— Set task —
Search the data for the string "that" and extract every line where it appears.

JSON records of objects
▬▬▬▬▬▬
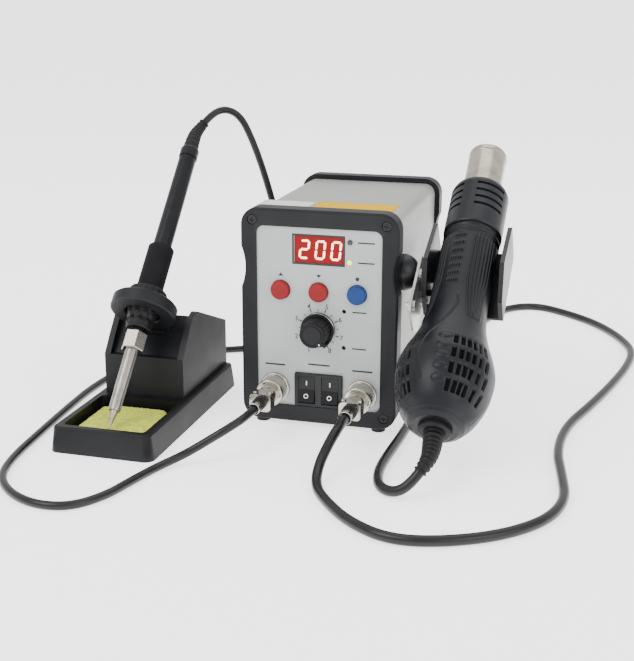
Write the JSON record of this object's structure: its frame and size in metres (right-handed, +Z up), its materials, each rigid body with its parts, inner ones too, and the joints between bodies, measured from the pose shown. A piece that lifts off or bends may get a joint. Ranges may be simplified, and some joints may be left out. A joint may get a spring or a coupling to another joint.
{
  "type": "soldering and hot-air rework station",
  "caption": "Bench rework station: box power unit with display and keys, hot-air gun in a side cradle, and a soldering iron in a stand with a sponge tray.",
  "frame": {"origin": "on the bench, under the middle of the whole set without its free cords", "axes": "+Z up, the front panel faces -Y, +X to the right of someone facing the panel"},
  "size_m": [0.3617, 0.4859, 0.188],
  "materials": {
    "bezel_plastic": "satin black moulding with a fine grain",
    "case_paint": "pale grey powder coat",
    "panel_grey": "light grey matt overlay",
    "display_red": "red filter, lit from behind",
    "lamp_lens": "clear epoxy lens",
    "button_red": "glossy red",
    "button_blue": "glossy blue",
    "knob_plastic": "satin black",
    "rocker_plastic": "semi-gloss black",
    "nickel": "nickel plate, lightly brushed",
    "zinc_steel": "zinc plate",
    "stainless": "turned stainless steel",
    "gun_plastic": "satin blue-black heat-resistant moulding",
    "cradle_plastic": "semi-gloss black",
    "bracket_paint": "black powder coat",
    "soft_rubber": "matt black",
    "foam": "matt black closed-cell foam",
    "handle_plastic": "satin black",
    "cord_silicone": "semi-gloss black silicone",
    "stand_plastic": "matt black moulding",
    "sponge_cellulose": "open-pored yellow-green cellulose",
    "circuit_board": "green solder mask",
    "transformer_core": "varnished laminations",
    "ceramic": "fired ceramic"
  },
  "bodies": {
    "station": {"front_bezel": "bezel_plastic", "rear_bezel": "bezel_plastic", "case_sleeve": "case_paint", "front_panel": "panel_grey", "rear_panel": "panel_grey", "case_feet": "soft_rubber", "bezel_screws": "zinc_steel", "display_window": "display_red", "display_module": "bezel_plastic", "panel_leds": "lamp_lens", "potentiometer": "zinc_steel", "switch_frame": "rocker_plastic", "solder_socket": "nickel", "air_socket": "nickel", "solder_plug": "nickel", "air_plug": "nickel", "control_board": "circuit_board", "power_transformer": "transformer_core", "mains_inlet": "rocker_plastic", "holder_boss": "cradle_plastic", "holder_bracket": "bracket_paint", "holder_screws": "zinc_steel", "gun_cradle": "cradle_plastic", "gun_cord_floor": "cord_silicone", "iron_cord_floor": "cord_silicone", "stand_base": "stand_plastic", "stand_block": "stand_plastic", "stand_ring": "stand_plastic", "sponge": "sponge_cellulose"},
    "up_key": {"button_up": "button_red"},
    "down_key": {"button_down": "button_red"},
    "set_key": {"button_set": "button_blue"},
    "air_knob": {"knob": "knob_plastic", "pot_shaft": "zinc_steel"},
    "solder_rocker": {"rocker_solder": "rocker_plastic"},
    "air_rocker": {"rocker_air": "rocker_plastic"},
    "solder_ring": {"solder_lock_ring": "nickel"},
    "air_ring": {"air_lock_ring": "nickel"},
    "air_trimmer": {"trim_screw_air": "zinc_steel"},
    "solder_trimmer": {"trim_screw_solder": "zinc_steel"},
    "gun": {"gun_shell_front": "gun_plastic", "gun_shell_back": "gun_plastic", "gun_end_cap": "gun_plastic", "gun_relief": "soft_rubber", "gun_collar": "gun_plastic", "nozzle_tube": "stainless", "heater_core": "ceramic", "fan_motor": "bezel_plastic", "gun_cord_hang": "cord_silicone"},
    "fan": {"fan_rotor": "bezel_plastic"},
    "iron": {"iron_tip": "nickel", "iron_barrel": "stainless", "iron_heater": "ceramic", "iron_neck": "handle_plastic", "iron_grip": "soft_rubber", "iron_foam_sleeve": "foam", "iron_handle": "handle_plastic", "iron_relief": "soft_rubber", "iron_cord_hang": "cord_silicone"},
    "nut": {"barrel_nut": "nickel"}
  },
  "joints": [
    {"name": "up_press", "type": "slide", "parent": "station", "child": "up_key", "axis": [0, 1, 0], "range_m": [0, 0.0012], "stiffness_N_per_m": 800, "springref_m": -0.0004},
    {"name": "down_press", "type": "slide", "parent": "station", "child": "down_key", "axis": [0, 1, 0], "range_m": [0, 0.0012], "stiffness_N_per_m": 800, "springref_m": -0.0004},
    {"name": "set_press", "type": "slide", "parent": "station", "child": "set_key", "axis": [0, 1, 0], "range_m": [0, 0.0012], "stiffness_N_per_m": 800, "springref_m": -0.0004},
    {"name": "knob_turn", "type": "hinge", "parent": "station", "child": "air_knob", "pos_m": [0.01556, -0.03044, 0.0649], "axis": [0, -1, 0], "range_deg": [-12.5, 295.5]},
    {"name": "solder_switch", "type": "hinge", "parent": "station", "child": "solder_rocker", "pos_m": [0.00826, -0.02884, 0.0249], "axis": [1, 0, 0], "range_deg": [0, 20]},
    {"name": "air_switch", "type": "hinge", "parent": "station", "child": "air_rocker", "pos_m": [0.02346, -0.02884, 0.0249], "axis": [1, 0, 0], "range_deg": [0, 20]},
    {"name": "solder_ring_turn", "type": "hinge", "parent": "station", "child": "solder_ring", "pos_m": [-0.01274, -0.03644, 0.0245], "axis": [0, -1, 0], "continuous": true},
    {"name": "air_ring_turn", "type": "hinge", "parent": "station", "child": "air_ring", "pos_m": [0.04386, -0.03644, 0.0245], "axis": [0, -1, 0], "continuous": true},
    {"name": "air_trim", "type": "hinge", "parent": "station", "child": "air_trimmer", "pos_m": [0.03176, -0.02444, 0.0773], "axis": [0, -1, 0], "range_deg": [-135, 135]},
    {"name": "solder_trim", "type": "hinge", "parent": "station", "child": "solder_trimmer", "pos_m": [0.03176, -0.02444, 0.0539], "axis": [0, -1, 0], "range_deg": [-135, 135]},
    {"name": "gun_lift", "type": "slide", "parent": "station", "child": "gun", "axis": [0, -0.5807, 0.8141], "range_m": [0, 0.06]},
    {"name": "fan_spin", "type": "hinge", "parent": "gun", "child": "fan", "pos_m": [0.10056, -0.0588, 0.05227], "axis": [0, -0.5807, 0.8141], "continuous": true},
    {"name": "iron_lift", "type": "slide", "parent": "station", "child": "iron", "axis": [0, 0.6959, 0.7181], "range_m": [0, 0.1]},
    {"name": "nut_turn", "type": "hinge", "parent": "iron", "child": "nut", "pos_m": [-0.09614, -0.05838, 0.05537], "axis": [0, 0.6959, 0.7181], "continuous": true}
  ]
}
▬▬▬▬▬▬
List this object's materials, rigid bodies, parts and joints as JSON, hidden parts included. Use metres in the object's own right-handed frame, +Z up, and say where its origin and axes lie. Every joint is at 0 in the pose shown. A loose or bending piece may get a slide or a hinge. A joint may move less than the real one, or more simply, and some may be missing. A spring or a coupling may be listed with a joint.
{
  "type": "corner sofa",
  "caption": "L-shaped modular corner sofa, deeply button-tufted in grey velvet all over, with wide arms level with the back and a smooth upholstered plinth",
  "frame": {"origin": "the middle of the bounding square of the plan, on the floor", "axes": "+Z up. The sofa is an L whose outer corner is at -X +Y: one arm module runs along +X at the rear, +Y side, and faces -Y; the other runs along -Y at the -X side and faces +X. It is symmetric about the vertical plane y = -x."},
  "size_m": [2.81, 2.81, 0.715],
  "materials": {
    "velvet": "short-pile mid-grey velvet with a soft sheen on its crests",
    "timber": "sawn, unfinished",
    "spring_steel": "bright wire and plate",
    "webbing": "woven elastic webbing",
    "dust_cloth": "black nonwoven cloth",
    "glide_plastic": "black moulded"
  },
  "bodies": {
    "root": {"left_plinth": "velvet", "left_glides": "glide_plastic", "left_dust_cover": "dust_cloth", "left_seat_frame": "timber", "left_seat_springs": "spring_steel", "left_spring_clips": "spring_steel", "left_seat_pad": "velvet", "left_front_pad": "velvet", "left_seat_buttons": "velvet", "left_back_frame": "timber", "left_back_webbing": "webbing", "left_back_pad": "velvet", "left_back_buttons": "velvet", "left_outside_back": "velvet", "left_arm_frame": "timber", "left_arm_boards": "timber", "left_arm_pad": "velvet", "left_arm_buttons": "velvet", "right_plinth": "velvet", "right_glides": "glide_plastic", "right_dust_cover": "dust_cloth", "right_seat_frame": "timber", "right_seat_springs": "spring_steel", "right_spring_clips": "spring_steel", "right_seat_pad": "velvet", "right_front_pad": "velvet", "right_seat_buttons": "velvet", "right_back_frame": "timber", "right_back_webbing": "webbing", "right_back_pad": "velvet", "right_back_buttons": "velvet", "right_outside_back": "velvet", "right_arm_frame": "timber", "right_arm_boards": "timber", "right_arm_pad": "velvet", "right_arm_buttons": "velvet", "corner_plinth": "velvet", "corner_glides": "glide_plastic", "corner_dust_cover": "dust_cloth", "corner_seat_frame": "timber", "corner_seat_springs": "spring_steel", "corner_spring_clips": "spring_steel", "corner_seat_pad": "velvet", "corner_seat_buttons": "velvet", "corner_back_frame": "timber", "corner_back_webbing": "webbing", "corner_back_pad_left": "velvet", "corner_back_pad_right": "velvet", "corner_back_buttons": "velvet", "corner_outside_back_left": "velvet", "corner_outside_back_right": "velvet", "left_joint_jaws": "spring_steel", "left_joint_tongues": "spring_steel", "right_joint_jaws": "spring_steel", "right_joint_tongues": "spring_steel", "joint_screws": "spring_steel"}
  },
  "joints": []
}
▬▬▬▬▬▬
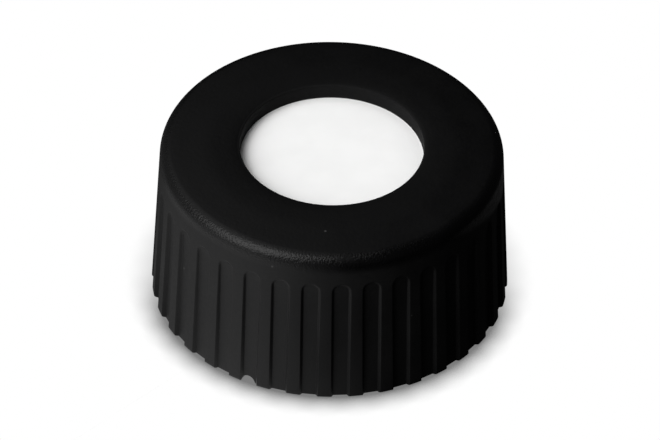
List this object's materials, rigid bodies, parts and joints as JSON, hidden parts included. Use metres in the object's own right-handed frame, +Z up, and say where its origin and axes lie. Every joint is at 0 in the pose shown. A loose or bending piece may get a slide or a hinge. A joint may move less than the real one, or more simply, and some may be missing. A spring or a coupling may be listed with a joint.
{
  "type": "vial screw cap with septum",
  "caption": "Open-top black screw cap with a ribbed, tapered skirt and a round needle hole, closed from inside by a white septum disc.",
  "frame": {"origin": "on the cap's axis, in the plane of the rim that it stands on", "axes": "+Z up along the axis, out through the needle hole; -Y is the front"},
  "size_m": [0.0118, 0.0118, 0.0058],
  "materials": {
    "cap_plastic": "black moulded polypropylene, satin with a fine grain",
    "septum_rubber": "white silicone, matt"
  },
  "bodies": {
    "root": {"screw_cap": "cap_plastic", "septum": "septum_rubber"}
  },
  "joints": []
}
▬▬▬▬▬▬
— Complete answer —
Write the JSON record of this object's structure: its frame and size in metres (right-handed, +Z up), its materials, each rigid body with its parts, inner ones too, and the joints between bodies, measured from the pose shown. A piece that lifts off or bends may get a joint. Ranges may be simplified, and some joints may be left out. A joint may get a spring or a coupling to another joint.
  "frame": {"origin": "on the cap's axis, in the plane of the rim that it stands on", "axes": "+Z up along the axis, out through the needle hole; -Y is the front"},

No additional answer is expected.